_WHAT YOU NEED TO DO_
All material below is to be reproduced exactly.

-- BEGIN --

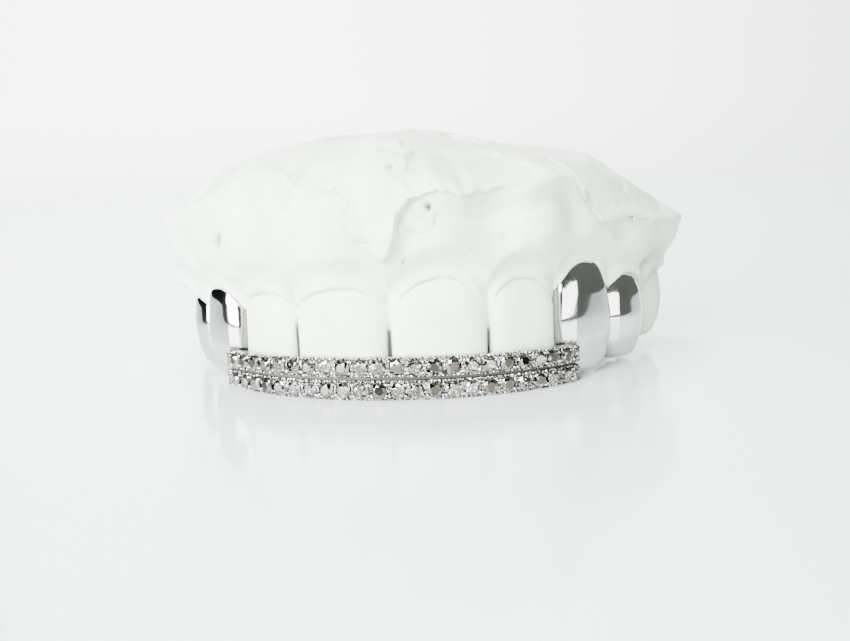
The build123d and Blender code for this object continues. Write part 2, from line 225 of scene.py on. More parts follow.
def whiteGoldMaterial():
    # 14 carat white gold with rhodium flash, cast and buffed to a mirror: cool and bright, with
    # slow waves where the wheel dwelt and faint hairlines.
    material, tree, out, spot = startMaterial("polishedWhiteGold", goldLook["metal"])
    wave = addNode(tree, "ShaderNodeTexNoise", inputs={"Scale": 1 / (goldLook["ripple"] * mm), "Detail": 1},
                   links={"Vector": spot}).outputs["Fac"]
    streak = addNode(tree, "ShaderNodeMapping", inputs={"Scale": (1.0, 1.0, 0.12)}, links={"Vector": spot})
    hair = addNode(tree, "ShaderNodeTexNoise", inputs={"Scale": 1 / (goldLook["scratch"] * mm), "Detail": 2},
                   links={"Vector": streak.outputs[0]}).outputs["Fac"]
    bright = ramp(tree, wave, [(0.3, goldLook["shade"]), (0.7, goldLook["metal"])])
    # Painted shade, read from a point attribute, darkens and dulls the caps' sides next to the bare teeth, the bar's
    # groove and its underside
    metalShade = addNode(tree, "ShaderNodeAttribute", {"attribute_name": "metalShade"}).outputs["Fac"]
    dull = ramp(tree, metalShade, goldLook["metalShade"])
    tone = addNode(tree, "ShaderNodeMix", {"data_type": "RGBA"}, None,
                   {"Factor": span(tree, metalShade, 0.0, 0.4, 0.0, 1.0), "A": bright, "B": dull}).outputs["Result"]
    buffed = span(tree, hair, 0.35, 0.7, 0.05, 0.11)
    rough = addNode(tree, "ShaderNodeMath", {"operation": "MAXIMUM"},
                    links={0: buffed, 1: span(tree, metalShade, 0.0, 0.42, 0.0, 0.5)}).outputs[0]
    soft = addNode(tree, "ShaderNodeBump", inputs={"Strength": 0.25, "Distance": 0.12 * mm}, links={"Height": wave})
    bump = addNode(tree, "ShaderNodeBump", inputs={"Strength": 0.05, "Distance": 0.01 * mm},
                   links={"Height": hair, "Normal": soft.outputs["Normal"]})
    bare = span(tree, metalShade, 0.2, 0.42, 1.0, 0.2)
    shader = addNode(tree, "ShaderNodeBsdfPrincipled", links={
        "Base Color": tone, "Roughness": rough, "Normal": bump.outputs["Normal"], "Metallic": bare})
    tree.links.new(shader.outputs[0], out.inputs[0])
    return material


seatLook = {
    "cut": 0.2,  # mm between the cuts, coarser than the real ones, so that they show
    "display": "#A5A29B", "cuts": [(0.43, "#2A2721"), (0.50, "#8F8B82"), (0.62, "#F0EFEC")], "metalShade": "#25221D",
}


def seatMaterial():
    # The same gold round the stones, cut up by hand into bright grains, dark in the cuts, with painted shade in the
    # groove and underneath
    material, tree, out, spot = startMaterial("brightCutWhiteGold", seatLook["display"])
    grit = addNode(tree, "ShaderNodeTexNoise", links={"Vector": spot}, inputs={
        "Scale": 1 / (seatLook["cut"] * mm), "Detail": 2, "Roughness": 0.6})
    cuts = ramp(tree, grit.outputs["Fac"], seatLook["cuts"])
    # Painted shade from a point attribute, in the groove and under the bar
    metalShade = addNode(tree, "ShaderNodeAttribute", {"attribute_name": "metalShade"}).outputs["Fac"]
    tone = addNode(tree, "ShaderNodeMix", {"data_type": "RGBA"}, {"B": srgb(seatLook["metalShade"])},
                   {"Factor": metalShade, "A": cuts}).outputs["Result"]
    rough = span(tree, grit.outputs["Fac"], 0.3, 0.7, 0.35, 0.12)
    bump = addNode(tree, "ShaderNodeBump", inputs={"Strength": 0.8, "Distance": 0.06 * mm},
                   links={"Height": grit.outputs["Fac"]})
    shader = addNode(tree, "ShaderNodeBsdfPrincipled", inputs={"Metallic": 1.0},
                     links={"Base Color": tone, "Roughness": rough, "Normal": bump.outputs["Normal"]})
    tree.links.new(shader.outputs[0], out.inputs[0])
    return material


stoneLook = {
    # dark is the colour of the painted dark reflection on some flats
    "display": "#F4F7FA", "clear": [(0.35, "#E9EEF2"), (0.65, "#FFFFFF")], "dark": "#4A453C",
    "tint": 2.5,  # mm, so that each stone has its own faint tint
}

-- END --

_PROBLEM SOLUTION_
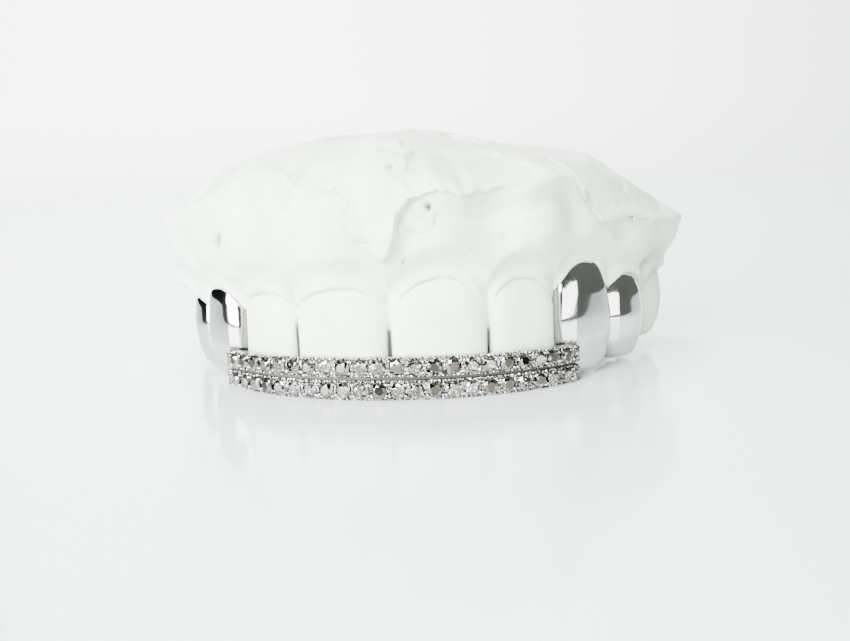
The build123d and Blender code for this object continues. Write part 2, from line 225 of scene.py on. More parts follow.
def whiteGoldMaterial():
    # 14 carat white gold with rhodium flash, cast and buffed to a mirror: cool and bright, with
    # slow waves where the wheel dwelt and faint hairlines.
    material, tree, out, spot = startMaterial("polishedWhiteGold", goldLook["metal"])
    wave = addNode(tree, "ShaderNodeTexNoise", inputs={"Scale": 1 / (goldLook["ripple"] * mm), "Detail": 1},
                   links={"Vector": spot}).outputs["Fac"]
    streak = addNode(tree, "ShaderNodeMapping", inputs={"Scale": (1.0, 1.0, 0.12)}, links={"Vector": spot})
    hair = addNode(tree, "ShaderNodeTexNoise", inputs={"Scale": 1 / (goldLook["scratch"] * mm), "Detail": 2},
                   links={"Vector": streak.outputs[0]}).outputs["Fac"]
    bright = ramp(tree, wave, [(0.3, goldLook["shade"]), (0.7, goldLook["metal"])])
    # Painted shade, read from a point attribute, darkens and dulls the caps' sides next to the bare teeth, the bar's
    # groove and its underside
    metalShade = addNode(tree, "ShaderNodeAttribute", {"attribute_name": "metalShade"}).outputs["Fac"]
    dull = ramp(tree, metalShade, goldLook["metalShade"])
    tone = addNode(tree, "ShaderNodeMix", {"data_type": "RGBA"}, None,
                   {"Factor": span(tree, metalShade, 0.0, 0.4, 0.0, 1.0), "A": bright, "B": dull}).outputs["Result"]
    buffed = span(tree, hair, 0.35, 0.7, 0.05, 0.11)
    rough = addNode(tree, "ShaderNodeMath", {"operation": "MAXIMUM"},
                    links={0: buffed, 1: span(tree, metalShade, 0.0, 0.42, 0.0, 0.5)}).outputs[0]
    soft = addNode(tree, "ShaderNodeBump", inputs={"Strength": 0.25, "Distance": 0.12 * mm}, links={"Height": wave})
    bump = addNode(tree, "ShaderNodeBump", inputs={"Strength": 0.05, "Distance": 0.01 * mm},
                   links={"Height": hair, "Normal": soft.outputs["Normal"]})
    bare = span(tree, metalShade, 0.2, 0.42, 1.0, 0.2)
    shader = addNode(tree, "ShaderNodeBsdfPrincipled", links={
        "Base Color": tone, "Roughness": rough, "Normal": bump.outputs["Normal"], "Metallic": bare})
    tree.links.new(shader.outputs[0], out.inputs[0])
    return material


seatLook = {
    "cut": 0.2,  # mm between the cuts, coarser than the real ones, so that they show
    "display": "#A5A29B", "cuts": [(0.43, "#2A2721"), (0.50, "#8F8B82"), (0.62, "#F0EFEC")], "metalShade": "#25221D",
}


def seatMaterial():
    # The same gold round the stones, cut up by hand into bright grains, dark in the cuts, with painted shade in the
    # groove and underneath
    material, tree, out, spot = startMaterial("brightCutWhiteGold", seatLook["display"])
    grit = addNode(tree, "ShaderNodeTexNoise", links={"Vector": spot}, inputs={
        "Scale": 1 / (seatLook["cut"] * mm), "Detail": 2, "Roughness": 0.6})
    cuts = ramp(tree, grit.outputs["Fac"], seatLook["cuts"])
    # Painted shade from a point attribute, in the groove and under the bar
    metalShade = addNode(tree, "ShaderNodeAttribute", {"attribute_name": "metalShade"}).outputs["Fac"]
    tone = addNode(tree, "ShaderNodeMix", {"data_type": "RGBA"}, {"B": srgb(seatLook["metalShade"])},
                   {"Factor": metalShade, "A": cuts}).outputs["Result"]
    rough = span(tree, grit.outputs["Fac"], 0.3, 0.7, 0.35, 0.12)
    bump = addNode(tree, "ShaderNodeBump", inputs={"Strength": 0.8, "Distance": 0.06 * mm},
                   links={"Height": grit.outputs["Fac"]})
    shader = addNode(tree, "ShaderNodeBsdfPrincipled", inputs={"Metallic": 1.0},
                     links={"Base Color": tone, "Roughness": rough, "Normal": bump.outputs["Normal"]})
    tree.links.new(shader.outputs[0], out.inputs[0])
    return material


stoneLook = {
    # dark is the colour of the painted dark reflection on some flats
    "display": "#F4F7FA", "clear": [(0.35, "#E9EEF2"), (0.65, "#FFFFFF")], "dark": "#4A453C",
    "tint": 2.5,  # mm, so that each stone has its own faint tint
}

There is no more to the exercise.